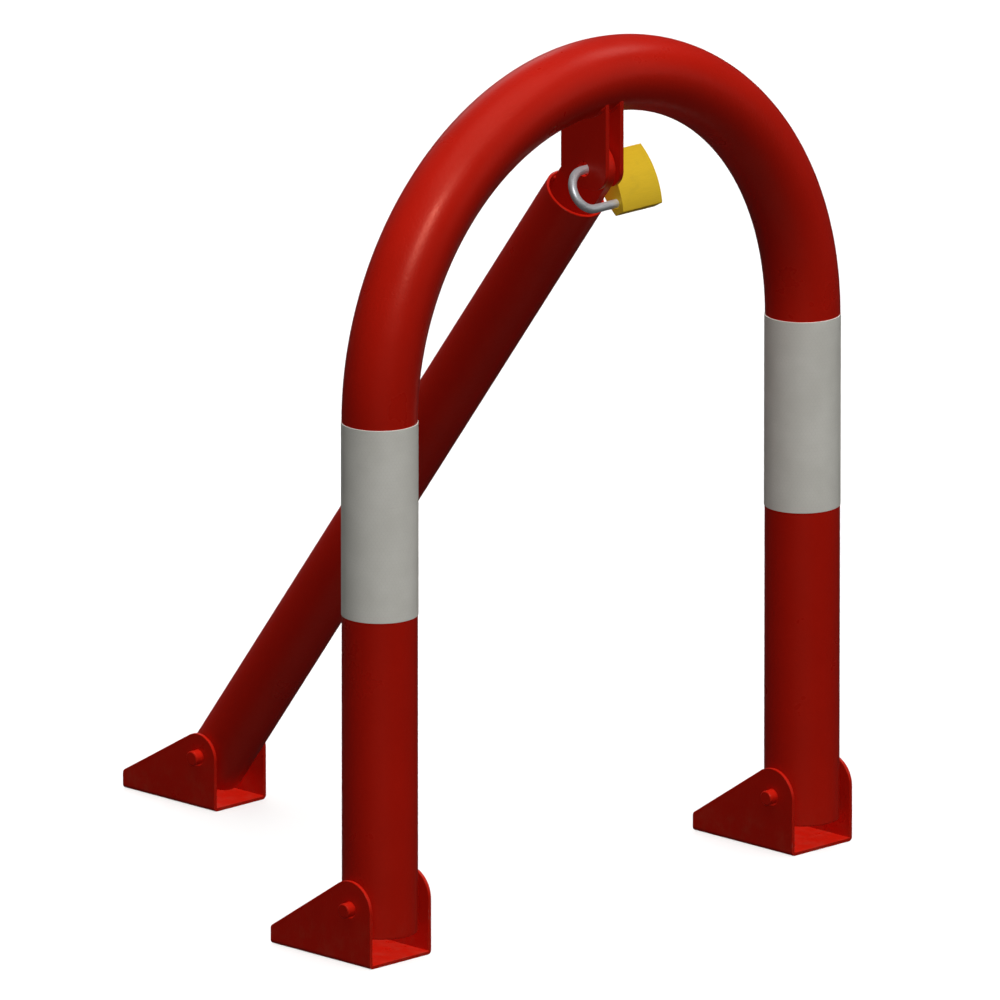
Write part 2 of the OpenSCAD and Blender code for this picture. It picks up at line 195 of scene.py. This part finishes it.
def copy_of(node, bevel, wanted=None):
    """The CAD node's shape as a new mesh, its sharp edges rounded off by a bevel."""
    bm = bmesh.new()
    bm.from_mesh(frame["nodes"][node].data)
    bmesh.ops.remove_doubles(bm, verts=bm.verts, dist=1e-6)
    bmesh.ops.dissolve_limit(
        bm, angle_limit=math.radians(0.6), verts=bm.verts, edges=bm.edges
    )
    bm.normal_update()
    if not bevel:
        return bm
    edges = [
        edge
        for edge in bm.edges
        if len(edge.link_faces) == 2
        and edge.calc_face_angle(0) > math.radians(28)
        and (wanted is None or wanted(edge))
    ]
    bmesh.ops.bevel(
        bm,
        geom=edges,
        offset=bevel,
        offset_type="OFFSET",
        segments=3,
        profile=0.5,
        affect="EDGES",
        clamp_overlap=False,
        miter_outer="ARC",
    )
    return bm


def weigh_normals(piece):
    """Keeps the shading of flat faces flat beside their rounded edges."""
    flat = piece.modifiers.new("flat_faces", "WEIGHTED_NORMAL")
    flat.keep_sharp = True
    flat.weight = 100
    return piece


# ---- Material helpers ----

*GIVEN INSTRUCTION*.
Quote the entire listing above exactly.

*TASK OUTPUT*.
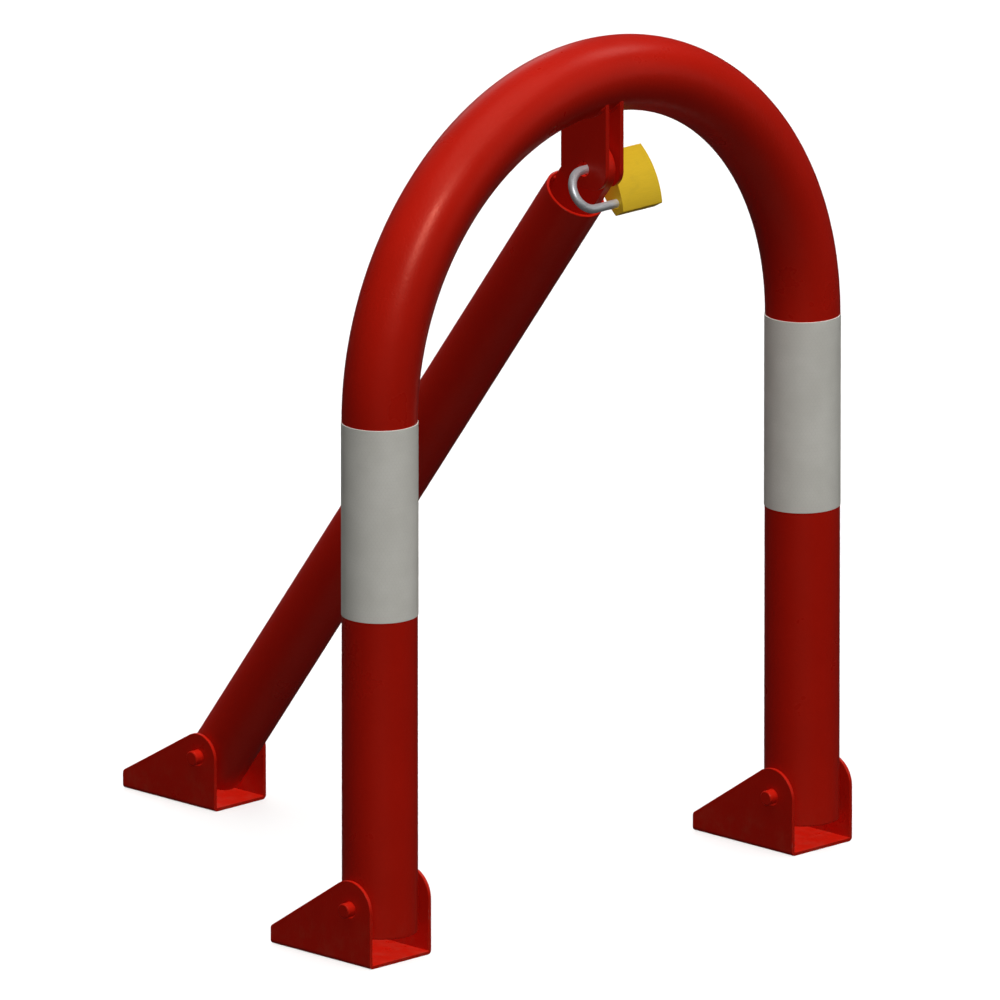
Write part 2 of the OpenSCAD and Blender code for this picture. It picks up at line 195 of scene.py. This part finishes it.
def copy_of(node, bevel, wanted=None):
    """The CAD node's shape as a new mesh, its sharp edges rounded off by a bevel."""
    bm = bmesh.new()
    bm.from_mesh(frame["nodes"][node].data)
    bmesh.ops.remove_doubles(bm, verts=bm.verts, dist=1e-6)
    bmesh.ops.dissolve_limit(
        bm, angle_limit=math.radians(0.6), verts=bm.verts, edges=bm.edges
    )
    bm.normal_update()
    if not bevel:
        return bm
    edges = [
        edge
        for edge in bm.edges
        if len(edge.link_faces) == 2
        and edge.calc_face_angle(0) > math.radians(28)
        and (wanted is None or wanted(edge))
    ]
    bmesh.ops.bevel(
        bm,
        geom=edges,
        offset=bevel,
        offset_type="OFFSET",
        segments=3,
        profile=0.5,
        affect="EDGES",
        clamp_overlap=False,
        miter_outer="ARC",
    )
    return bm


def weigh_normals(piece):
    """Keeps the shading of flat faces flat beside their rounded edges."""
    flat = piece.modifiers.new("flat_faces", "WEIGHTED_NORMAL")
    flat.keep_sharp = True
    flat.weight = 100
    return piece


# ---- Material helpers ----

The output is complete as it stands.